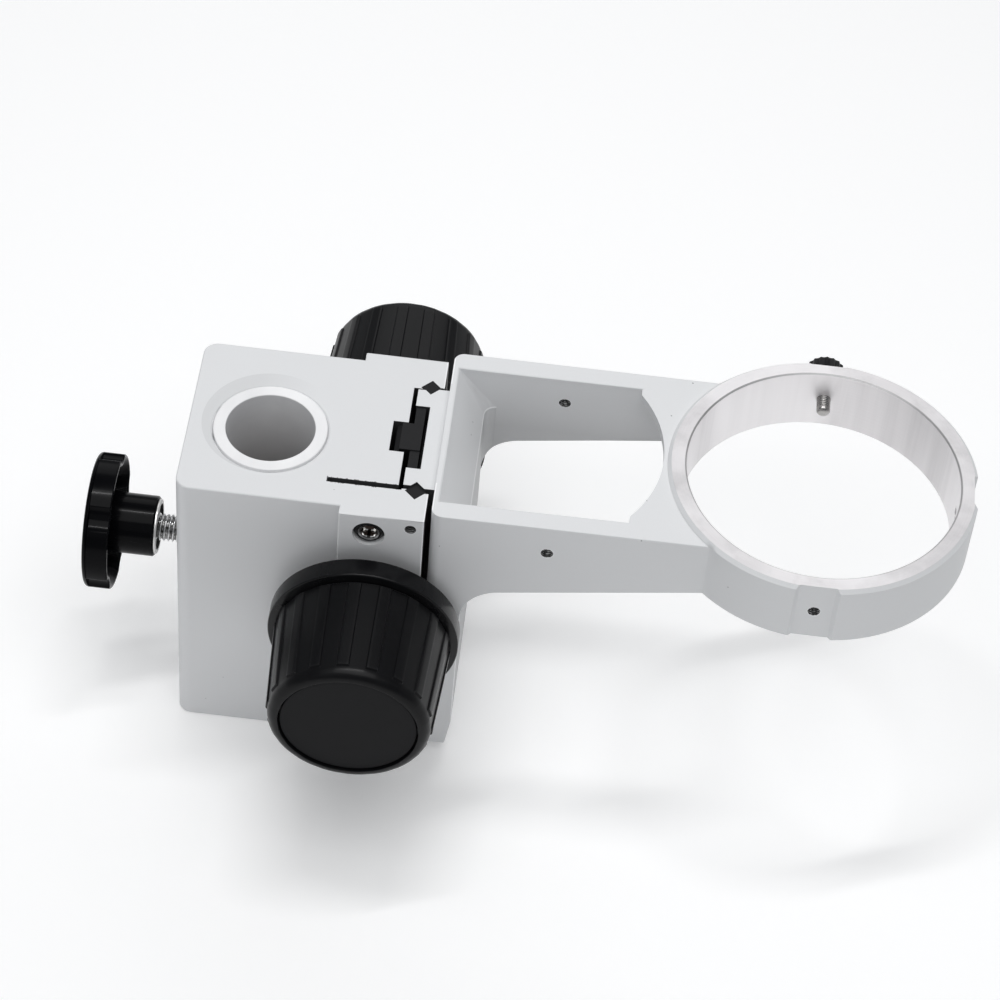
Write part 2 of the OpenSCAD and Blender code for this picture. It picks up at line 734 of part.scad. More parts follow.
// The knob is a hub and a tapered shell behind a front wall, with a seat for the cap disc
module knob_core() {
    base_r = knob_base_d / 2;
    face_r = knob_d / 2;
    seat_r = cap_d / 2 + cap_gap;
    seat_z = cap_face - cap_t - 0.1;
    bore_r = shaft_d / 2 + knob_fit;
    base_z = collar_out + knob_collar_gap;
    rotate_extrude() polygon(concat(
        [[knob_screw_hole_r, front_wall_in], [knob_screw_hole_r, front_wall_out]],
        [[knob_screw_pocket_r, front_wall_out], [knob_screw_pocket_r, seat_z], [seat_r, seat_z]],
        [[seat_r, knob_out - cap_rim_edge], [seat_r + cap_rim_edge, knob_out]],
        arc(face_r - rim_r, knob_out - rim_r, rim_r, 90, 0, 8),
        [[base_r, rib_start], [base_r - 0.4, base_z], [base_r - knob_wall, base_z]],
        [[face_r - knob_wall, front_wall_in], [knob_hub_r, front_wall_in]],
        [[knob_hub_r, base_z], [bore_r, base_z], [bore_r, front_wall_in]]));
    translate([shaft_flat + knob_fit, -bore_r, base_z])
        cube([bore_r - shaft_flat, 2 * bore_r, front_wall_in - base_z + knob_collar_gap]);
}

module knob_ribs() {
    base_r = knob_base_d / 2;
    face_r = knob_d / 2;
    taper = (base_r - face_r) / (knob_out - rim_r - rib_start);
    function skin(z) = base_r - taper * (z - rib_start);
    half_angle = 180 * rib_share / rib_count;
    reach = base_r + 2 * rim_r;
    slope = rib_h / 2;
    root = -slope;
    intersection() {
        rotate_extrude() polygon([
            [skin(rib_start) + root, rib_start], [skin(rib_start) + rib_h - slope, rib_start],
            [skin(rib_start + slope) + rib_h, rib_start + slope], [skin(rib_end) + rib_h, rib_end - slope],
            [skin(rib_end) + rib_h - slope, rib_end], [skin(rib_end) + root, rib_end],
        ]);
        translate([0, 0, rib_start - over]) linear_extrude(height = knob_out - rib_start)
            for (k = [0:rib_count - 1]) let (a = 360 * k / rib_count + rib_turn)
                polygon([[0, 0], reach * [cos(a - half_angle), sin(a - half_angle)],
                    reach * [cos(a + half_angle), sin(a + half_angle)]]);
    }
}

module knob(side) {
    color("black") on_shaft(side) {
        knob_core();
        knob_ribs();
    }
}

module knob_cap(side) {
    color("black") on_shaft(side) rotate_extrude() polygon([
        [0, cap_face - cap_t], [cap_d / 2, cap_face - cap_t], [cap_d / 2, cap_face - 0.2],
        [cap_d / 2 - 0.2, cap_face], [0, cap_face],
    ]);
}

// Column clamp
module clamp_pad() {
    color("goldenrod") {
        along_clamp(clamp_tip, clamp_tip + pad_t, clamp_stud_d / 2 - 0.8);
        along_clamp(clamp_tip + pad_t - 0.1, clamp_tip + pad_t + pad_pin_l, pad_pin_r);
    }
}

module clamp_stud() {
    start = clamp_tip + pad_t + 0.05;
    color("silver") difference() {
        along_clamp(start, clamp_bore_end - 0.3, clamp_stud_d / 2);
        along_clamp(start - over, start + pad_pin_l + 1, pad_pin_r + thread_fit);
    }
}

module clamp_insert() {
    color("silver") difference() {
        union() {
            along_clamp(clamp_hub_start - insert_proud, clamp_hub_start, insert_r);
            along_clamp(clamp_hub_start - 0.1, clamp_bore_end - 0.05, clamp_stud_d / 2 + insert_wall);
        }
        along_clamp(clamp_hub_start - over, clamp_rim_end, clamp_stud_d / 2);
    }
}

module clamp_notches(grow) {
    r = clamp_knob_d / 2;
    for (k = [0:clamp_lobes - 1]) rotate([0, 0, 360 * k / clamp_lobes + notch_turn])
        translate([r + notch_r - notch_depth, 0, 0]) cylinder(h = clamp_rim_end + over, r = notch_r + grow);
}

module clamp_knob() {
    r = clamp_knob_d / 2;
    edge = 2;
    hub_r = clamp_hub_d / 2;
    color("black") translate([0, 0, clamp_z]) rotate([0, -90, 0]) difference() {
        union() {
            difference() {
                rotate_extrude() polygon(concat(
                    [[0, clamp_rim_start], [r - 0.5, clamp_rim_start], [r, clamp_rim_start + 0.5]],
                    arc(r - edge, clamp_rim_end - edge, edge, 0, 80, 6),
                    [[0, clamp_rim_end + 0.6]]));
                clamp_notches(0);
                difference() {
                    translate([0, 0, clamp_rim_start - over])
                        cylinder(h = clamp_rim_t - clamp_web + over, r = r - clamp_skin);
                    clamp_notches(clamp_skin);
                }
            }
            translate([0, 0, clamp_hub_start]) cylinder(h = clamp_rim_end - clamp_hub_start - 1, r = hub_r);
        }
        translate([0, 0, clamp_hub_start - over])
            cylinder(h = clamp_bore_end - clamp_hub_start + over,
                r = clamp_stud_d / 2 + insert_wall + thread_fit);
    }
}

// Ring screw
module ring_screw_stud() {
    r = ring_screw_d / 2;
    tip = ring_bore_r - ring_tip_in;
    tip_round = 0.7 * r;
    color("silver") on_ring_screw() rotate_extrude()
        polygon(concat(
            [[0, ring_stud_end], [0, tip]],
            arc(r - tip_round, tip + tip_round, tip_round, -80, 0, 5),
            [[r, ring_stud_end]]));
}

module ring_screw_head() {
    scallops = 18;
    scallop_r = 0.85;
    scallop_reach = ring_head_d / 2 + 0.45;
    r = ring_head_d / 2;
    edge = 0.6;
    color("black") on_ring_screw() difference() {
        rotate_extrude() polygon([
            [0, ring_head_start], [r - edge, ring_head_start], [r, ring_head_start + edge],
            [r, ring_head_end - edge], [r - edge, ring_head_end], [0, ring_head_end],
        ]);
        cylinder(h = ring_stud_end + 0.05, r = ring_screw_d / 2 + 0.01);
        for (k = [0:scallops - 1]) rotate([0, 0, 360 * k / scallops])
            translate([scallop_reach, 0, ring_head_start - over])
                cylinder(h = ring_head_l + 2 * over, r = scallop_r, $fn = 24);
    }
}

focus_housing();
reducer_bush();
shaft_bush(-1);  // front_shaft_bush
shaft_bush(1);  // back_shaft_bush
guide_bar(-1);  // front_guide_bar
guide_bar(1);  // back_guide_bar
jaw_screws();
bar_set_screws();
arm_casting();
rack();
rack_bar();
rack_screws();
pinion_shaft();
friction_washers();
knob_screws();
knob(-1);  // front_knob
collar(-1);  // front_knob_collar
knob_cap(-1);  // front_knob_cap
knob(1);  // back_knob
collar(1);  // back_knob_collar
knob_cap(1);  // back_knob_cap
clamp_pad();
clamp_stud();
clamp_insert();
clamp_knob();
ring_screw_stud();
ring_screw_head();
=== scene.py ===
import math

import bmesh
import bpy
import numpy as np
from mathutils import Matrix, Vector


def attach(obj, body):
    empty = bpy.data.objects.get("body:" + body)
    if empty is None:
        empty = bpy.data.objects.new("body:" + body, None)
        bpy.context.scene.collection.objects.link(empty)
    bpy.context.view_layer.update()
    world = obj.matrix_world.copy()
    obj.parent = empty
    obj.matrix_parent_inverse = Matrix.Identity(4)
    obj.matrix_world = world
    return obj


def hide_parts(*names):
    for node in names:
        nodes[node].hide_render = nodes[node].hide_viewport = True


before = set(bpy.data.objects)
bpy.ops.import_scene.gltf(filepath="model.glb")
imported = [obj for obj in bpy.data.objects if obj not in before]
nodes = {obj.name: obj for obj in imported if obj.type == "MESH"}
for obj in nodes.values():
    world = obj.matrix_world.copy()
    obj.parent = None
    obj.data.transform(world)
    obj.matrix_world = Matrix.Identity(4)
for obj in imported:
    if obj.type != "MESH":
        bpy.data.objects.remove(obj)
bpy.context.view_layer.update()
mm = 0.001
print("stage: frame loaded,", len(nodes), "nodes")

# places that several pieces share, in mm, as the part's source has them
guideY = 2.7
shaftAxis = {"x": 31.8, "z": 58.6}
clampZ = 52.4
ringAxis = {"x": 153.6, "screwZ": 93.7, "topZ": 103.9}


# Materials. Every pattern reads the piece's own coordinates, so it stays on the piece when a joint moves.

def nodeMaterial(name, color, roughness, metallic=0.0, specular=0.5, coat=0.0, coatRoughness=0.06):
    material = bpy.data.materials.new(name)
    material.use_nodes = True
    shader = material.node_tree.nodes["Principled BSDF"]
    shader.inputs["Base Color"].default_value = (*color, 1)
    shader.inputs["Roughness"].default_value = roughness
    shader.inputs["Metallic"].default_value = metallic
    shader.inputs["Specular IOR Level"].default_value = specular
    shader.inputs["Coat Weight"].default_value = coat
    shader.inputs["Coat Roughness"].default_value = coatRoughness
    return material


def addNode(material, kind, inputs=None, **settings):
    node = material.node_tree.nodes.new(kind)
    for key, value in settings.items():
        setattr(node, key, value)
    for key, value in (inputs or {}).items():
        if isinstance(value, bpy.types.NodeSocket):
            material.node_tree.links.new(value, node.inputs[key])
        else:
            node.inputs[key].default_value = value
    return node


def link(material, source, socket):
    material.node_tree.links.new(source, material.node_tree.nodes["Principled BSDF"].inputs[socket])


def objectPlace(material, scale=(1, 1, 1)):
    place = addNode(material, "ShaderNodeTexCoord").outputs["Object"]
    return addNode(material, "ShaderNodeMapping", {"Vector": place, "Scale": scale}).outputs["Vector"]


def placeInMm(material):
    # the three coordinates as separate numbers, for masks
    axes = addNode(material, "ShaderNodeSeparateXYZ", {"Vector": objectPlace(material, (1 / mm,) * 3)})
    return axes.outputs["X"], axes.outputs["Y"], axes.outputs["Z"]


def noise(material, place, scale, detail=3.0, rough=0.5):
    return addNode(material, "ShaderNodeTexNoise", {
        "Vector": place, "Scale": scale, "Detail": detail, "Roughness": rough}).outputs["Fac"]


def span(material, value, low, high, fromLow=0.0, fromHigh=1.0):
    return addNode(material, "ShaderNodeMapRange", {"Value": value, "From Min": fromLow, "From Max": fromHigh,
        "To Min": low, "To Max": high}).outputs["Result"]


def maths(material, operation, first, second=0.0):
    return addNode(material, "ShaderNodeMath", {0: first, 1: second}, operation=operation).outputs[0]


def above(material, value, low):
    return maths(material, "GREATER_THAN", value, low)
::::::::
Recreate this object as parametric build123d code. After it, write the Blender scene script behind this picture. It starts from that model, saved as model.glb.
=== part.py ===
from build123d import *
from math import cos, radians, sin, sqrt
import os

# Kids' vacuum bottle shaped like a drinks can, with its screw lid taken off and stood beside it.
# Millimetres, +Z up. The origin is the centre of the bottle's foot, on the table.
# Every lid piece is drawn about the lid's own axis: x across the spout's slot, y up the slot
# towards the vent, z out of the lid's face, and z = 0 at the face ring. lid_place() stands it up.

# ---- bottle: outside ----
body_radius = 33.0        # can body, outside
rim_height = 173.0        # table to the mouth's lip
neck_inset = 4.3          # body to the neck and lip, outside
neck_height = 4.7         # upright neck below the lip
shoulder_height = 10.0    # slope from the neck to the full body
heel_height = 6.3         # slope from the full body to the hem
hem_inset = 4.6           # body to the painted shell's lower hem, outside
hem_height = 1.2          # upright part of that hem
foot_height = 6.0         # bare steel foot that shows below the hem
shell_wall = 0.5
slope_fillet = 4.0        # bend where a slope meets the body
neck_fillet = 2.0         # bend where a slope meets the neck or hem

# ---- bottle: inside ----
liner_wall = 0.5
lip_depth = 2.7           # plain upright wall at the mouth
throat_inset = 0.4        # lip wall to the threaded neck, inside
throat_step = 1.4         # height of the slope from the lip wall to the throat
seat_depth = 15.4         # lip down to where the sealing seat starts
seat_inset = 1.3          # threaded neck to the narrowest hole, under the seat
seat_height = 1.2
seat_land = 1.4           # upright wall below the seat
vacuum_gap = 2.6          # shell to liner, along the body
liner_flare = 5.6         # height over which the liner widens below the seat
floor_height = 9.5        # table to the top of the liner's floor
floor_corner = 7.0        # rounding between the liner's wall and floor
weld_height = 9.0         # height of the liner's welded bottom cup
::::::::
* _Stated task_: Nothing but the lines from the one with "focus_housing();" through the one with "obj.parent = None" should be repeated, and each exactly.

* _Response to the task_:
focus_housing();
reducer_bush();
shaft_bush(-1);  // front_shaft_bush
shaft_bush(1);  // back_shaft_bush
guide_bar(-1);  // front_guide_bar
guide_bar(1);  // back_guide_bar
jaw_screws();
bar_set_screws();
arm_casting();
rack();
rack_bar();
rack_screws();
pinion_shaft();
friction_washers();
knob_screws();
knob(-1);  // front_knob
collar(-1);  // front_knob_collar
knob_cap(-1);  // front_knob_cap
knob(1);  // back_knob
collar(1);  // back_knob_collar
knob_cap(1);  // back_knob_cap
clamp_pad();
clamp_stud();
clamp_insert();
clamp_knob();
ring_screw_stud();
ring_screw_head();
=== scene.py ===
import math

import bmesh
import bpy
import numpy as np
from mathutils import Matrix, Vector


def attach(obj, body):
    empty = bpy.data.objects.get("body:" + body)
    if empty is None:
        empty = bpy.data.objects.new("body:" + body, None)
        bpy.context.scene.collection.objects.link(empty)
    bpy.context.view_layer.update()
    world = obj.matrix_world.copy()
    obj.parent = empty
    obj.matrix_parent_inverse = Matrix.Identity(4)
    obj.matrix_world = world
    return obj


def hide_parts(*names):
    for node in names:
        nodes[node].hide_render = nodes[node].hide_viewport = True


before = set(bpy.data.objects)
bpy.ops.import_scene.gltf(filepath="model.glb")
imported = [obj for obj in bpy.data.objects if obj not in before]
nodes = {obj.name: obj for obj in imported if obj.type == "MESH"}
for obj in nodes.values():
    world = obj.matrix_world.copy()
    obj.parent = None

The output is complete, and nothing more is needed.